The nature of character entails the nature of ‘consequence’. Moving on, William Beckford’s Vathek (1786) contains an interesting sequence in which the Princess Nouronihar ventures into an unknown region – attracted by a glowing ball of light. Instead of ‘punishment’, however, Beckford offers us the juxtaposition of fear, uncertainty and uneasiness with a sense of grandeur and affluence. It is, nevertheless, a rather mysterious scene.
Unbeknownst to what was about to come, the Princess overhears: “For what monarch are these torched kindled, this bath prepared, and these habilments”… second voice answered, “They are for the charming daughter of the emir Fakreddin” Now, it is debatable whether or not we can consider this to be ‘punishment’. It is certainly weird and uncanny – and would most definitely elicit a sense of uneasiness in Beckford’s character. It is a very eccentric and bizarre outcome of a ‘crossing’; the reference to the Princess makes us contemplate that the most pertinent issue is not in fact her ‘crossing’ of the literal geographic ‘boundary’, but instead a ‘boundary’ from the knowing to unknowing.
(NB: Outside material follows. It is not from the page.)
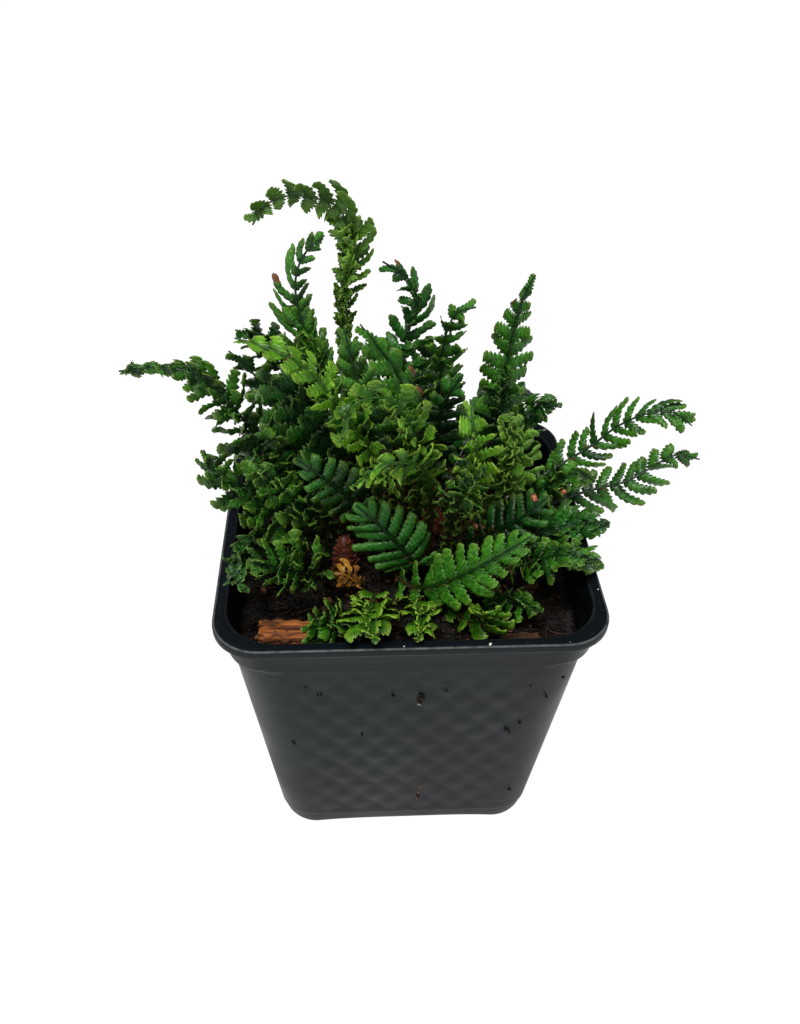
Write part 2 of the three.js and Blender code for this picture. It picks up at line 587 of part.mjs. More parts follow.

It is as though the Princess has forgotten aspects of her life – like she has moved from a state of full consciousness to amnesia. Regardless of such interpretations, these strange storylines do certainly succeed in providing the Gothic with its enticing quality. To summarise, then, the range of ‘consequences’ as a result of ‘crossing boundaries’, as well as interpretations of the intrinsic meaning of this, are far reaching. There are metaphorical, emotional ‘crossings’ of ‘boundaries’, which may, or may not, be compatible with literal, geographical ‘crossings’.
In addition, it would appear to be the case that the ‘consequences’ – positive or negative – of such endeavours are seemingly contingent on the nature of said ‘crossing’ – whether it is heroic or feeble, prudent or imprudent. The scene from Vathek simply succeeds in demonstrating the ambiguity of the Gothic. The mysterious and strange manifestations of it demonstrate fully how the genre can both confuse and fascinate the reader.